OBJECTIVE ->
Emit the entire listing verbatim.

· · · ·

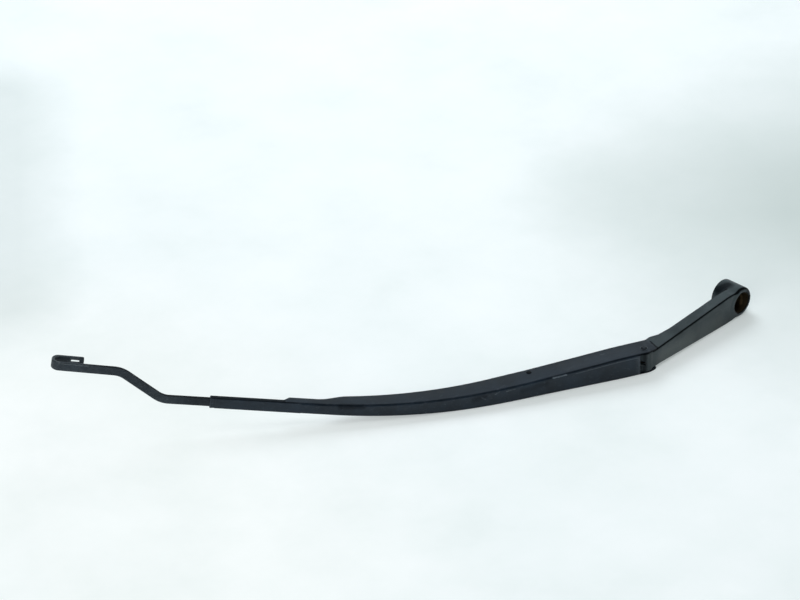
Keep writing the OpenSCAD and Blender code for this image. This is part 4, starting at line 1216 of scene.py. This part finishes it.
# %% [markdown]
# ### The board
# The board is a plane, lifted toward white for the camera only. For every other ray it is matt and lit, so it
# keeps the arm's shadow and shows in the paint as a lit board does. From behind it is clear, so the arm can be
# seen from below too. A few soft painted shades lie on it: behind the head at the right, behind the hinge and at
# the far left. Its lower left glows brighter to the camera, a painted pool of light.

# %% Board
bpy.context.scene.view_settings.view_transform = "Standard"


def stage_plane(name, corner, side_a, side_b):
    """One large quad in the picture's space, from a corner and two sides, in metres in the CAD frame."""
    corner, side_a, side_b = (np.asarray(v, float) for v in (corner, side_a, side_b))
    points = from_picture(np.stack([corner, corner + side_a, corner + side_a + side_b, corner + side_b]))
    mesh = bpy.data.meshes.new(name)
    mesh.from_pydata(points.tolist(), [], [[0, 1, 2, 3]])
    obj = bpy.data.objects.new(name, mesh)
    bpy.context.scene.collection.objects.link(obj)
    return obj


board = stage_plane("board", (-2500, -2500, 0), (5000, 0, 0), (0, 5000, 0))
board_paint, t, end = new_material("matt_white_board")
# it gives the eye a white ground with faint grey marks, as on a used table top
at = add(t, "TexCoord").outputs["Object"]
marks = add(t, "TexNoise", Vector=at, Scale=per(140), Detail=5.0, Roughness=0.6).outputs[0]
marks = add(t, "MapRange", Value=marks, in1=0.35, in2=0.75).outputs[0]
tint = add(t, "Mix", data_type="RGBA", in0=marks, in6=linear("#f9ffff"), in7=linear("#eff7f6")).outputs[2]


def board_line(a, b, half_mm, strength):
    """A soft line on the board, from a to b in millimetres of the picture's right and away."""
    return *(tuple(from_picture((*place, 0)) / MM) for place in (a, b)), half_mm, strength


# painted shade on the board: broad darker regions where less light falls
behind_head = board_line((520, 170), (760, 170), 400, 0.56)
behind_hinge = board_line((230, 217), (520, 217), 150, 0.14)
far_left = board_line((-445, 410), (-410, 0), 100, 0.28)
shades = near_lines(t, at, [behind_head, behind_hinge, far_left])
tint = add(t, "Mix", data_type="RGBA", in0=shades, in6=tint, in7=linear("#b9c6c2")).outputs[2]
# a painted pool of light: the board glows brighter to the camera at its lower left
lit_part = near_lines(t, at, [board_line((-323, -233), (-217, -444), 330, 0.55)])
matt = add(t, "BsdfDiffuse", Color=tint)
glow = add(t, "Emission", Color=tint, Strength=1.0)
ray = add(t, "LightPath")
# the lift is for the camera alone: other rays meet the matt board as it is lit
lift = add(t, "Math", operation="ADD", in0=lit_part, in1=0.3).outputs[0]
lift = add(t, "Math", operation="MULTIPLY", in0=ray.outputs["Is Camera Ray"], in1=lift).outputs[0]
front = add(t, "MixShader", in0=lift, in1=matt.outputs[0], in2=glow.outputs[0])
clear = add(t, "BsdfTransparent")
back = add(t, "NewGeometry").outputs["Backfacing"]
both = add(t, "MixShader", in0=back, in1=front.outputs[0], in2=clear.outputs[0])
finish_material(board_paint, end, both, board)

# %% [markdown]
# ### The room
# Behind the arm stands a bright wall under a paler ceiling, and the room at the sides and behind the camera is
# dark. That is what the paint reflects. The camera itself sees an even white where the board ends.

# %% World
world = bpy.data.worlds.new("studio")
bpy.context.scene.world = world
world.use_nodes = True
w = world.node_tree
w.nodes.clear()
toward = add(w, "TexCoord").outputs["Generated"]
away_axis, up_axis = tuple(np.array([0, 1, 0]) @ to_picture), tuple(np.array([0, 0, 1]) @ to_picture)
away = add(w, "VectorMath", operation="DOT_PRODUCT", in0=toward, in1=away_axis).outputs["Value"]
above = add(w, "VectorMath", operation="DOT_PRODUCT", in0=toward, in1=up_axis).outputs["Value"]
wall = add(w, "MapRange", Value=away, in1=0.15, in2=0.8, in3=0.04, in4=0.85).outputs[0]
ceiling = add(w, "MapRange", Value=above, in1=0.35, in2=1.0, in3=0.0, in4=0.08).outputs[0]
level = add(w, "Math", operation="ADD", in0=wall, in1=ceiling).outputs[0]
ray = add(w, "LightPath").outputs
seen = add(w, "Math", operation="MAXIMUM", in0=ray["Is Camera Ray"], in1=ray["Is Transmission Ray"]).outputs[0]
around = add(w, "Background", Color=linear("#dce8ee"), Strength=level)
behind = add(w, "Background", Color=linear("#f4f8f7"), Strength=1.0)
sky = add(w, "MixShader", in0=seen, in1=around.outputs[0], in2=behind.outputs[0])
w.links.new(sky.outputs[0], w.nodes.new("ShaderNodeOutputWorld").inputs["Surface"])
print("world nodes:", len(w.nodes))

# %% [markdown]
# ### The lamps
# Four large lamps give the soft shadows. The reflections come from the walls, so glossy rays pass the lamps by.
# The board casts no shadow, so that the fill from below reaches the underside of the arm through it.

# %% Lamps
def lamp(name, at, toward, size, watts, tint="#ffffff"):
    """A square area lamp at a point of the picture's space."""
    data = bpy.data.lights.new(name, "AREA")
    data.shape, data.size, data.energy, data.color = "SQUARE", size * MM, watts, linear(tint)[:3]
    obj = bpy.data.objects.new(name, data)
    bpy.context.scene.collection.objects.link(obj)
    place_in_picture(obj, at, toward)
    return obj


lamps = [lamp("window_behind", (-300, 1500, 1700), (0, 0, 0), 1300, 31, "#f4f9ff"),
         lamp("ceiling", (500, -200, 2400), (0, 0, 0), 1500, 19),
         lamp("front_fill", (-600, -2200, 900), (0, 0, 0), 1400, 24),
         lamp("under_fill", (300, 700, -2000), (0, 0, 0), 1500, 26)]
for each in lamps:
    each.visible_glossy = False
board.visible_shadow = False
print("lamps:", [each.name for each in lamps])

· · · ·

SOLUTION ->
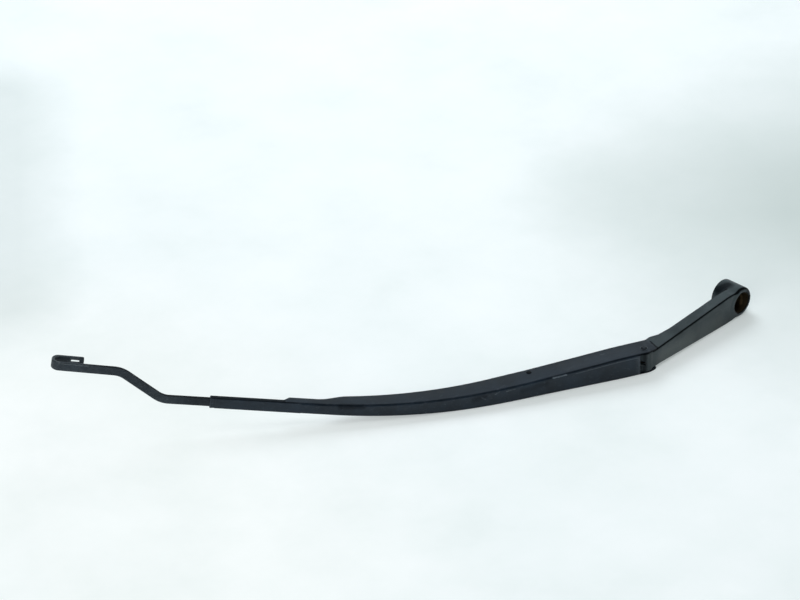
Keep writing the OpenSCAD and Blender code for this image. This is part 4, starting at line 1216 of scene.py. This part finishes it.
# %% [markdown]
# ### The board
# The board is a plane, lifted toward white for the camera only. For every other ray it is matt and lit, so it
# keeps the arm's shadow and shows in the paint as a lit board does. From behind it is clear, so the arm can be
# seen from below too. A few soft painted shades lie on it: behind the head at the right, behind the hinge and at
# the far left. Its lower left glows brighter to the camera, a painted pool of light.

# %% Board
bpy.context.scene.view_settings.view_transform = "Standard"


def stage_plane(name, corner, side_a, side_b):
    """One large quad in the picture's space, from a corner and two sides, in metres in the CAD frame."""
    corner, side_a, side_b = (np.asarray(v, float) for v in (corner, side_a, side_b))
    points = from_picture(np.stack([corner, corner + side_a, corner + side_a + side_b, corner + side_b]))
    mesh = bpy.data.meshes.new(name)
    mesh.from_pydata(points.tolist(), [], [[0, 1, 2, 3]])
    obj = bpy.data.objects.new(name, mesh)
    bpy.context.scene.collection.objects.link(obj)
    return obj


board = stage_plane("board", (-2500, -2500, 0), (5000, 0, 0), (0, 5000, 0))
board_paint, t, end = new_material("matt_white_board")
# it gives the eye a white ground with faint grey marks, as on a used table top
at = add(t, "TexCoord").outputs["Object"]
marks = add(t, "TexNoise", Vector=at, Scale=per(140), Detail=5.0, Roughness=0.6).outputs[0]
marks = add(t, "MapRange", Value=marks, in1=0.35, in2=0.75).outputs[0]
tint = add(t, "Mix", data_type="RGBA", in0=marks, in6=linear("#f9ffff"), in7=linear("#eff7f6")).outputs[2]


def board_line(a, b, half_mm, strength):
    """A soft line on the board, from a to b in millimetres of the picture's right and away."""
    return *(tuple(from_picture((*place, 0)) / MM) for place in (a, b)), half_mm, strength


# painted shade on the board: broad darker regions where less light falls
behind_head = board_line((520, 170), (760, 170), 400, 0.56)
behind_hinge = board_line((230, 217), (520, 217), 150, 0.14)
far_left = board_line((-445, 410), (-410, 0), 100, 0.28)
shades = near_lines(t, at, [behind_head, behind_hinge, far_left])
tint = add(t, "Mix", data_type="RGBA", in0=shades, in6=tint, in7=linear("#b9c6c2")).outputs[2]
# a painted pool of light: the board glows brighter to the camera at its lower left
lit_part = near_lines(t, at, [board_line((-323, -233), (-217, -444), 330, 0.55)])
matt = add(t, "BsdfDiffuse", Color=tint)
glow = add(t, "Emission", Color=tint, Strength=1.0)
ray = add(t, "LightPath")
# the lift is for the camera alone: other rays meet the matt board as it is lit
lift = add(t, "Math", operation="ADD", in0=lit_part, in1=0.3).outputs[0]
lift = add(t, "Math", operation="MULTIPLY", in0=ray.outputs["Is Camera Ray"], in1=lift).outputs[0]
front = add(t, "MixShader", in0=lift, in1=matt.outputs[0], in2=glow.outputs[0])
clear = add(t, "BsdfTransparent")
back = add(t, "NewGeometry").outputs["Backfacing"]
both = add(t, "MixShader", in0=back, in1=front.outputs[0], in2=clear.outputs[0])
finish_material(board_paint, end, both, board)

# %% [markdown]
# ### The room
# Behind the arm stands a bright wall under a paler ceiling, and the room at the sides and behind the camera is
# dark. That is what the paint reflects. The camera itself sees an even white where the board ends.

# %% World
world = bpy.data.worlds.new("studio")
bpy.context.scene.world = world
world.use_nodes = True
w = world.node_tree
w.nodes.clear()
toward = add(w, "TexCoord").outputs["Generated"]
away_axis, up_axis = tuple(np.array([0, 1, 0]) @ to_picture), tuple(np.array([0, 0, 1]) @ to_picture)
away = add(w, "VectorMath", operation="DOT_PRODUCT", in0=toward, in1=away_axis).outputs["Value"]
above = add(w, "VectorMath", operation="DOT_PRODUCT", in0=toward, in1=up_axis).outputs["Value"]
wall = add(w, "MapRange", Value=away, in1=0.15, in2=0.8, in3=0.04, in4=0.85).outputs[0]
ceiling = add(w, "MapRange", Value=above, in1=0.35, in2=1.0, in3=0.0, in4=0.08).outputs[0]
level = add(w, "Math", operation="ADD", in0=wall, in1=ceiling).outputs[0]
ray = add(w, "LightPath").outputs
seen = add(w, "Math", operation="MAXIMUM", in0=ray["Is Camera Ray"], in1=ray["Is Transmission Ray"]).outputs[0]
around = add(w, "Background", Color=linear("#dce8ee"), Strength=level)
behind = add(w, "Background", Color=linear("#f4f8f7"), Strength=1.0)
sky = add(w, "MixShader", in0=seen, in1=around.outputs[0], in2=behind.outputs[0])
w.links.new(sky.outputs[0], w.nodes.new("ShaderNodeOutputWorld").inputs["Surface"])
print("world nodes:", len(w.nodes))

# %% [markdown]
# ### The lamps
# Four large lamps give the soft shadows. The reflections come from the walls, so glossy rays pass the lamps by.
# The board casts no shadow, so that the fill from below reaches the underside of the arm through it.

# %% Lamps
def lamp(name, at, toward, size, watts, tint="#ffffff"):
    """A square area lamp at a point of the picture's space."""
    data = bpy.data.lights.new(name, "AREA")
    data.shape, data.size, data.energy, data.color = "SQUARE", size * MM, watts, linear(tint)[:3]
    obj = bpy.data.objects.new(name, data)
    bpy.context.scene.collection.objects.link(obj)
    place_in_picture(obj, at, toward)
    return obj


lamps = [lamp("window_behind", (-300, 1500, 1700), (0, 0, 0), 1300, 31, "#f4f9ff"),
         lamp("ceiling", (500, -200, 2400), (0, 0, 0), 1500, 19),
         lamp("front_fill", (-600, -2200, 900), (0, 0, 0), 1400, 24),
         lamp("under_fill", (300, 700, -2000), (0, 0, 0), 1500, 26)]
for each in lamps:
    each.visible_glossy = False
board.visible_shadow = False
print("lamps:", [each.name for each in lamps])